Meeting the demand for active power is insufficient on its own; an electrical network must also balance the reactive power. This means installing reactive compensation to compensate for reactive power sources naturally present in the system and operating some generators in voltage control mode where they regulate their reactive power output according to voltage.

Inverter-based generators and under-voltage protection

Inverter-based generators have protection systems that are designed to disconnect them in under-voltage conditions. This is to prevent damage to the equipment. However, this presents another challenge in off-grid systems. These systems have a fault-ride-through time that determines how long they will stay connected in the event of voltage deviations.

As islanded systems cannot rely on the wider network to rectify under-voltages quickly, this could cause generators to disconnect if the voltage does not return to nominal within a reasonable time. This protection feature could be made less conservative for an off-grid system, but this would come at the cost of significantly increasing the risk of damage to power electronic equipment.

Mitigations and solutions

The challenges outlined in this paper are not easy to solve in practice. Any successful network of this kind would have to be purpose-built with generation, distribution, transmission and all loads designed with consideration for every aspect of the project. Advanced control and protection methodologies would also have to be designed for such a system.

There are, however, several well-established and emerging technologies that would mitigate some of the presented issues.

Utility grids are designed to ensure security and quality of supply. In a system where generation and demand are being developed in tandem, the design would be quite different. For example, load shedding, where demand loads have their supply cut off to balance the grid, is treated as a last resort in most utility grids. An off-grid renewable energy system can be more resilient to supply cuts.

Inverters

Inverter technology is pivotal in renewable energy systems. In solar PV, it converts generated DC power into AC, while most modern turbine topologies change their generated AC into DC using a rectifier, then use an inverter to change it back to AC to export.

Inverter systems within generators can broadly be categorised as either grid-following or grid-forming. The majority of installed inverters, including on wind and solar PV generation sites, are grid-following inverters. These synchronise to the frequency and voltage levels of the grid and will disconnect generators in the event of frequency and voltage events, as described in the previous paragraphs.

An alternative type is grid-forming, which works to impose its own frequency and voltage within a network. Once established, other grid-following inverters can synchronise to this frequency. Rather than having a fixed power setpoint, grid-forming converters vary their power output to maintain the desired frequency and voltage.

Inverters can also provide synthetic inertia by emulating the behaviour of traditional synchronous generators. This capability is critical in managing sudden changes in load or generation by adjusting power output in real time. Synthetic inertia is crucial in environments with high renewable penetration, where physical inertia is inherently low due to the predominance of inverter-based resources.

Synthetic inertia requires a measurement of the system frequency and a control system response to the changing frequency that emulates the response a machine with actual inertia would provide. This requires drawing power from a source which could be a battery or rotating wind turbine blades.

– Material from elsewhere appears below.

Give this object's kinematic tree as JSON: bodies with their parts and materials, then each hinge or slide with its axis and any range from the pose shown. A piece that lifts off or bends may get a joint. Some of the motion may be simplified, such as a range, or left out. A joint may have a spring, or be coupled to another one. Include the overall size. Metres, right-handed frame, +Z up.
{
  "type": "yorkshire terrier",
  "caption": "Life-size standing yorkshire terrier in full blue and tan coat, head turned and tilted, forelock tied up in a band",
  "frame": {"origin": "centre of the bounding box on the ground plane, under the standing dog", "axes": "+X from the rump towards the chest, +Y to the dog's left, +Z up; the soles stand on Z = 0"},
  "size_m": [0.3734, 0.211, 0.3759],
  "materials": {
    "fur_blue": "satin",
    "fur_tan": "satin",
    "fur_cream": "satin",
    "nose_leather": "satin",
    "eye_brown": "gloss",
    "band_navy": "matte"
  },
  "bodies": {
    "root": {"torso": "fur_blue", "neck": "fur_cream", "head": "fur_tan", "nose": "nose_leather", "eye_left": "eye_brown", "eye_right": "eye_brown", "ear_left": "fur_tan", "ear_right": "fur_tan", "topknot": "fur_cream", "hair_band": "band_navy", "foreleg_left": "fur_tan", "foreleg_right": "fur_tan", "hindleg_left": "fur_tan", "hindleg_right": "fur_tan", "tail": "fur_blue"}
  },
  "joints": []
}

Because a control system response is required, synthetic inertia is a bit slower than natural inertia, and some natural ‘true’ inertia is usually required, which can be supplemented by synthetic inertia within 50ms to 1s.

Energy storage solutions

When renewable energy is insufficient, traditional utility networks rely heavily on the burning of fossil fuels to bring voltage and frequency back to nominal levels. Smaller microgrids often use diesel generators as well. However, green hydrogen should be produced without any reliance on carbon-emitting generation methods.

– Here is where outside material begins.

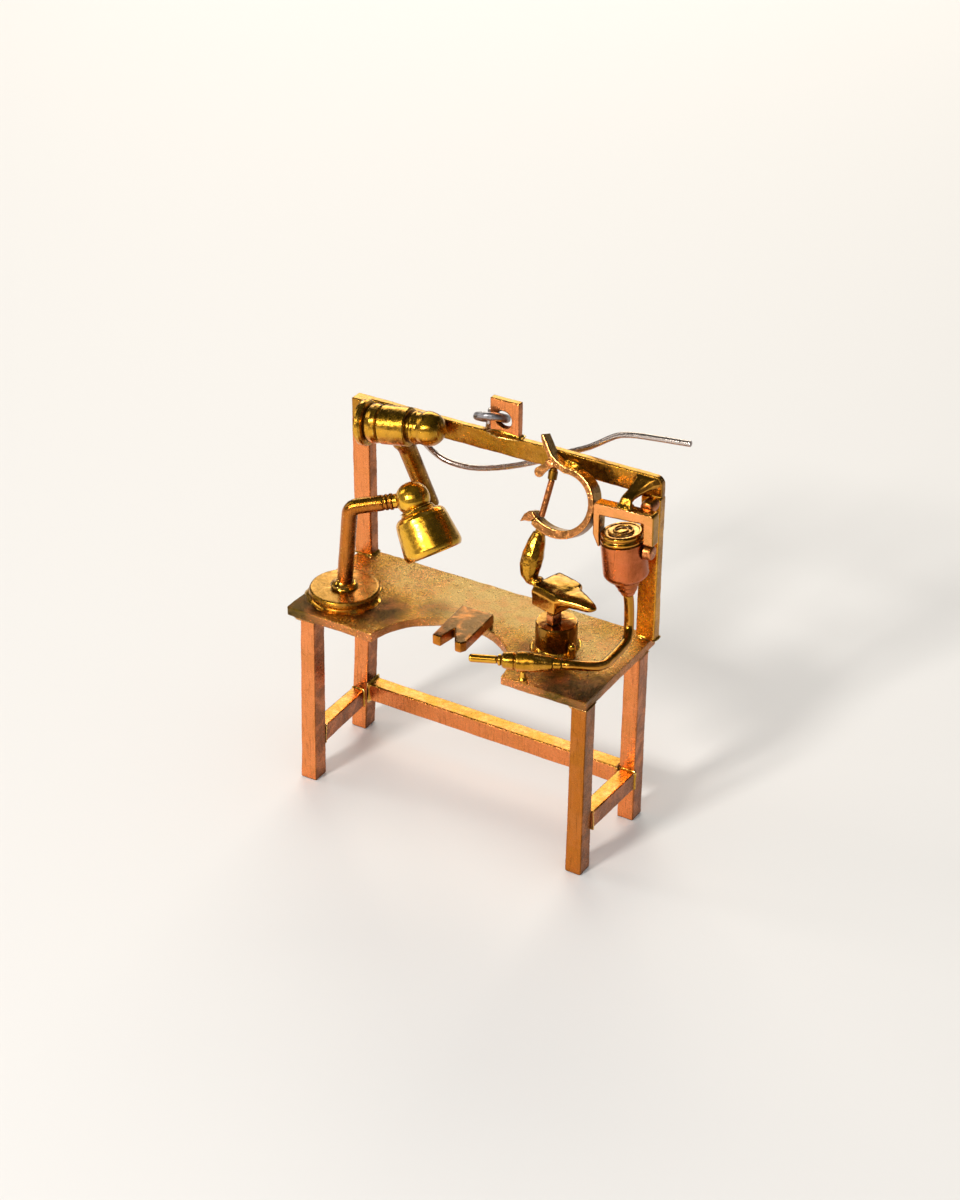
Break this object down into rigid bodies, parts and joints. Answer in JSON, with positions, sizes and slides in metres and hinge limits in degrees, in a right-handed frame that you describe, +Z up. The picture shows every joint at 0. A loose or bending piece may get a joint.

An off-grid hydrogen producer would have to match the hydrogen generation to the available renewable energy generation.

Temporary issues arise when the maximum ramp rates of generation and demand are not matched. Energy storage presents a solution. It can act as a buffer to rectify frequency drops by releasing active power quickly. More advanced systems can also supply reactive power to help maintain voltage.

BESSs RoCoF protection

Battery energy storage solutions (BESSs) can provide synthetic inertia to an islanded grid. Unlike utility grids, inverter-based generation does not have inherent mechanical inertia from the synchronous generators. This synthetic inertia helps mitigate the issue of high RoCoF events.

Energy storage solutions also help to mitigate the more fundamental issues with renewables; these systems can recharge when generation exceeds demand and discharge when demand is high. This means, that for a short time, hydrogen production could continue in adverse weather conditions.

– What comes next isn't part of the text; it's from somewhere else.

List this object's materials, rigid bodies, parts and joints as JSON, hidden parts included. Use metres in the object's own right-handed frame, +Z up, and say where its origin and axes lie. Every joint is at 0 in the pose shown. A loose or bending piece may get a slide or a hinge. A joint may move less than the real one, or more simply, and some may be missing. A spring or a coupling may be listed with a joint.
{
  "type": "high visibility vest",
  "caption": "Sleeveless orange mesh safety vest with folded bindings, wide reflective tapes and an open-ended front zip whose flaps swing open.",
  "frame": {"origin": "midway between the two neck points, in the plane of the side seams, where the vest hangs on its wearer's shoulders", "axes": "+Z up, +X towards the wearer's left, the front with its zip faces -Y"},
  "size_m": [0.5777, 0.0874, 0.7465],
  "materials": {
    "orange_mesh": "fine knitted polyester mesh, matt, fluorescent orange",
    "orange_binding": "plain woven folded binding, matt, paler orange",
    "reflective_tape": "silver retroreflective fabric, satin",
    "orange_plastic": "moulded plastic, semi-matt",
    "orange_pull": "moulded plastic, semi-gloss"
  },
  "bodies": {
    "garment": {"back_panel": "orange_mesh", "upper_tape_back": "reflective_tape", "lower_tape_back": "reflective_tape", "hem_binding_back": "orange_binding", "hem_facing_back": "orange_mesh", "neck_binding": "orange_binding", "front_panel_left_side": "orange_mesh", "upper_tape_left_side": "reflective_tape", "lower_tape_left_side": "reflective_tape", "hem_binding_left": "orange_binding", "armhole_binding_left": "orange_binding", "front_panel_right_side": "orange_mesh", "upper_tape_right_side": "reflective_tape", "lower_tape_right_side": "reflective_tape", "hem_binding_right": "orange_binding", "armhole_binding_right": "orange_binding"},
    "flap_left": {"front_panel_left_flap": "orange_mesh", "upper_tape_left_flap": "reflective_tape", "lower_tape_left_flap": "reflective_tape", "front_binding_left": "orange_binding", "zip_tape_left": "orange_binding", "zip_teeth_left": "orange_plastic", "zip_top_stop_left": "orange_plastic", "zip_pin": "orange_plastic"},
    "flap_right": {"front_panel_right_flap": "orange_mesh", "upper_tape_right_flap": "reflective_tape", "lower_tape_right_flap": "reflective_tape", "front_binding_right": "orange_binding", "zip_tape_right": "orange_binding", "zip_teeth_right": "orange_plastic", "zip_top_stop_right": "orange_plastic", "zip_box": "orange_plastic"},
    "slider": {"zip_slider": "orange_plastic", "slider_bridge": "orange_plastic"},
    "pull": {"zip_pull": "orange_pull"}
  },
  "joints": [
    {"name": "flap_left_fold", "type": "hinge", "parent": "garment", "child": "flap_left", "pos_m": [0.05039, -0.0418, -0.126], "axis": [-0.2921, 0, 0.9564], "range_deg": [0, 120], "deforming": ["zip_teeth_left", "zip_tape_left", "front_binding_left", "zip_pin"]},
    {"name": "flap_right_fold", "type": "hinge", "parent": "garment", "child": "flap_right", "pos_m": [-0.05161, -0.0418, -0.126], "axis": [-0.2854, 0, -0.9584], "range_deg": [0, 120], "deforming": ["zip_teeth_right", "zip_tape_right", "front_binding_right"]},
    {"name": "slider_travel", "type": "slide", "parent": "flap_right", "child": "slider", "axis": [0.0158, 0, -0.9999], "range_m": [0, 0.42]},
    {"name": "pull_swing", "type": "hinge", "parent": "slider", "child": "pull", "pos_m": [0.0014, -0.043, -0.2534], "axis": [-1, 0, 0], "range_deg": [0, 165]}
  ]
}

Static VAR compensators and synchronous condensers

The static VAR compensator, specifically a static synchronous compensator (STATCOM) can control voltage changes. These devices can rapidly change how much reactive power they supply or consume and are commonly used to support a grid under fault conditions. Their flexibility to provide either inductive or capacitive volt‑ampere reactive (VAR) makes them especially useful in voltage and power factor control.

In addition, to mitigate against challenges associated with low-fault current levels, short-circuit fault current can be boosted by a synchronous condenser. This consists of a motor connected to a generator, sometimes with a flywheel to increase rotating inertia, and it is one of the most common pieces of equipment to improve short circuit levels.

Conclusion

Islanded grids for green hydrogen production are feasible with careful electrical design.

Producing green hydrogen on islanded grids is technically challenging and requires a well-engineered electrical system for stable and economic operation. Paramount to the successful development of such a system is a well‑planned design and selection of components on both the demand and generation side.

This paper demonstrates that, by using grid-forming inverters and energy storage solutions, powering islanded grids with 100% renewable energy sources can be feasible and commercially viable.

Grid-forming inverters allow renewable generators to simulate some of the inherent advantages of synchronous generators that utility grids rely on. Advanced control methodologies and other devices can help manage frequency, voltage regulation and fault current level issues. In addition, energy storage can act as a buffer for any drops in power output caused by weather.

Although the cost of building such a network would be high, a well-designed GW-scale islanded grid in the correct location could be economically feasible in context of the expected rise in global demand for green hydrogen.